KOMPAS/HERU SRI KUMORO (KUM)
Mantan Menteri Sosial Juliari P Batubara menuju mobil tahanan seusai diperiksa penyidik Komisi Pemberantasan Korupsi (KPK) di Gedung KPK, Jakarta, Rabu (3/2/2021).
Menteri yang korupsi
Johnny bukanlah menteri pertama di pemerintahan Jokowi yang terjerat kasus korupsi. Sebelumnya ada bekas Menteri Sosial Idrus Marham dan Juliari Batubara, bekas Menteri Pemuda dan Olahraga Imam Nahrawi, serta bekas Menteri Kelautan dan Perikanan Edhy Prabowo.
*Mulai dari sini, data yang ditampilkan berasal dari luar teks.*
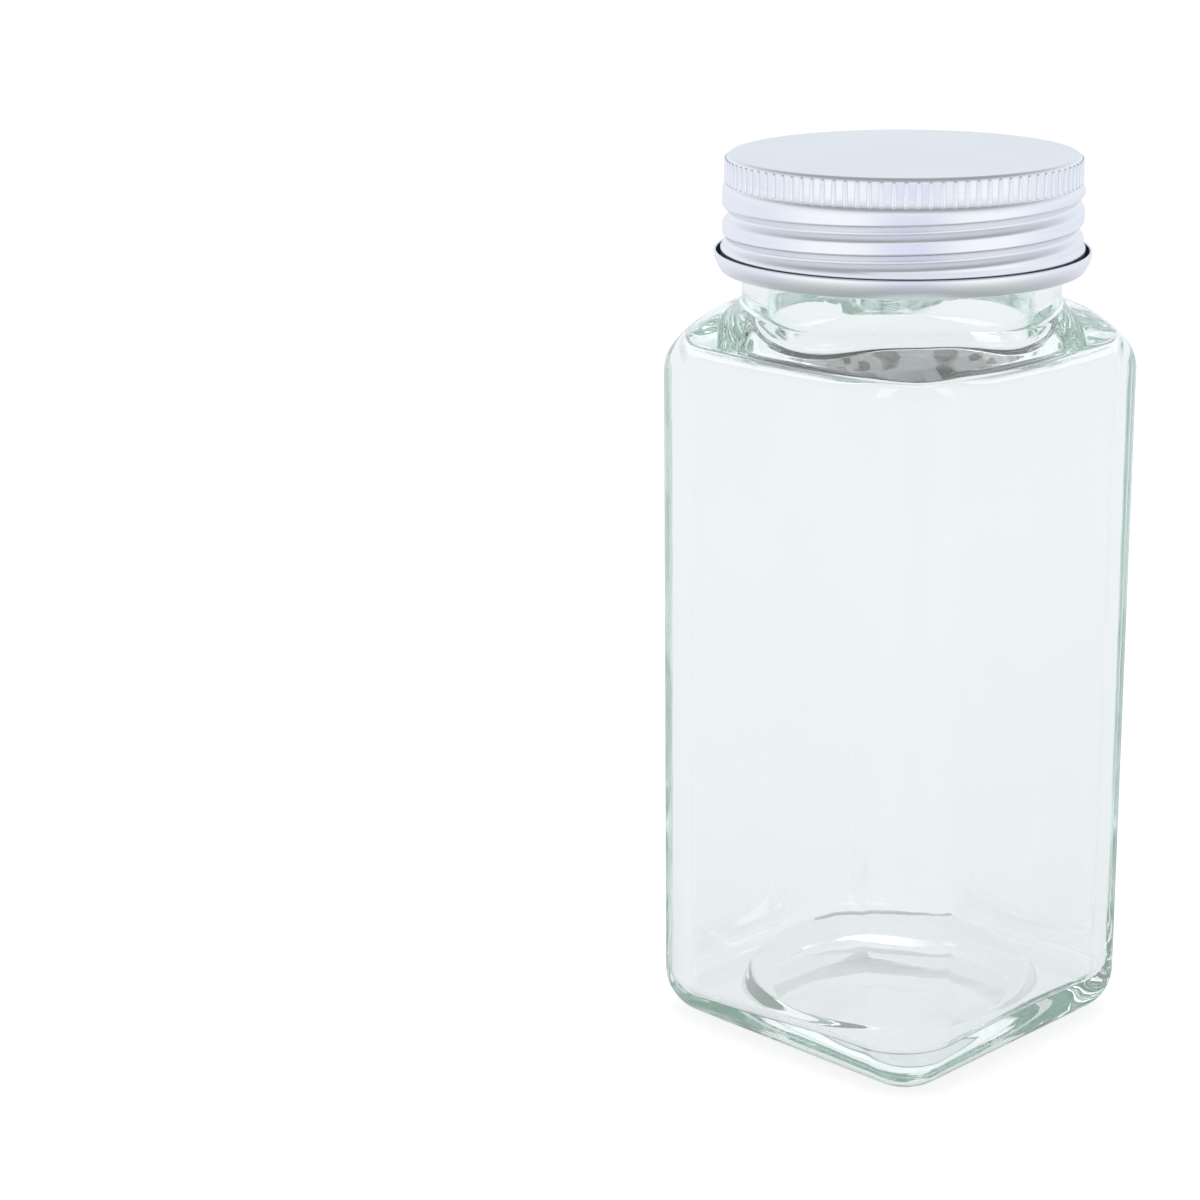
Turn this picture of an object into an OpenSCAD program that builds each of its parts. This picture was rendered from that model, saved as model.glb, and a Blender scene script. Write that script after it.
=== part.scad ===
// Square spice jar with a sifter insert and a screw cap, in millimetres.
// The origin is the middle of the base, the flat sides face X and Y, and Z is up.

/* [Jar body] */
// Width across the flat sides
body_w = 42.5; // [41:0.1:50]
// Radius of the upright corners, seen from above
corner_r = 6.5; // [5.6:0.1:9]
// Radius of the heel between the sides and the base
heel_r = 5.5; // [3:0.1:5.5]
// Height where the flat sides start to arch inwards
side_h = 81.3; // [50:0.1:120]
// Radius of the arch above each flat side
side_arch_r = 12; // [10:0.1:16]
// Thickness of the glass in the sides
wall_t = 2.2; // [1.6:0.1:3]
// Radius of the upright corners inside, seen from above
inner_corner_r = 6; // [4:0.1:8]
// Thickness of the glass in the base, round its thick middle
base_t = 4; // [3:0.1:6]
// Radius inside, between the floor and the walls
floor_r = 1.5; // [0.8:0.1:3]
// Radius of the thick middle of the base, at its foot
middle_r = 17.4; // [12:0.1:17.5]
// Height of the thick middle above the floor round it
middle_h = 2.5; // [1:0.1:4]
// How much narrower the thick middle is at its top
middle_lean = 1.5; // [0.5:0.1:2.5]
// Radius of the push-up under the base
push_up_r = 13; // [8:0.5:14]
// Height of the push-up under the base
push_up_h = 1; // [0.4:0.1:2]

/* [Shoulder] */
// Height from the end of the flat sides to the root of the neck
shoulder_h = 7; // [5:0.1:12]
// Slope of the shoulder where it meets the neck, in degrees
neck_slope = 17; // [8:0.5:25]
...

Terhadap rentetan penangkapan terhadap para menteri itu, menurut Adi Prayitno, harus menjadi perhatian serius dari Presiden. Apalagi, Indeks Persepsi Korupsi (IPK) Indonesia pada 2022 sudah merosot dari skor 38 menjadi 34. Padahal, semestinya saat negara semakin terkonsolidasi dan demokratis, IPK semakin membaik.
”Nyatanya, di Indonesia, seakan paradoks. Di satu sisi, demokrasi kita berkembang pesat, minimal tingkat partisipasi politik, partai politik kita tumbuh besar hampir setiap pemilu berkembang, tetapi kita tak bisa menutup mata, korupsi kita seperti persepsi-persepsi yang muncul belakangan, ini adalah titik terendah selama 20-25 tahun terakhir,” ucapnya.
Usman Hamid bahkan melihat, 25 tahun pascareformasi, kualitas pemberantasan korupsi menurun. Namun, tak hanya itu, ia melihat ada upaya menebalkan kekuasaan eksekutif (executive aggrandisement) dengan cara memperalat senjata negara seperti instansi penegak hukum.
Menurut Sukidi, ada dua penyebab korupsi sulit diberantas. Pertama, bangsa ini tumbuh menjadi satu bangsa yang tidak kuat secara moral sehingga masih permisif terhadap berbagai penyimpangan moral. Karena itu, perlu digelorakan rasa malu terhadap penyimpangan moral, terutama korupsi.
Penyebab kedua, kepemimpinan bangsa ini dianggapnya tak merefleksikan spirit melayani publik. Kepemimpinan yang tumbuh justru feodalistik, paternalistik, dan berorientasi pada ketamakan diri sendiri, partai, orang lain, serta kroninya. ”Kita harus menuntut pemimpin untuk selalu setia melayani kepada rakyat kecil itu sendiri. Bukan hanya narasi, melainkan aksi,” ucapnya.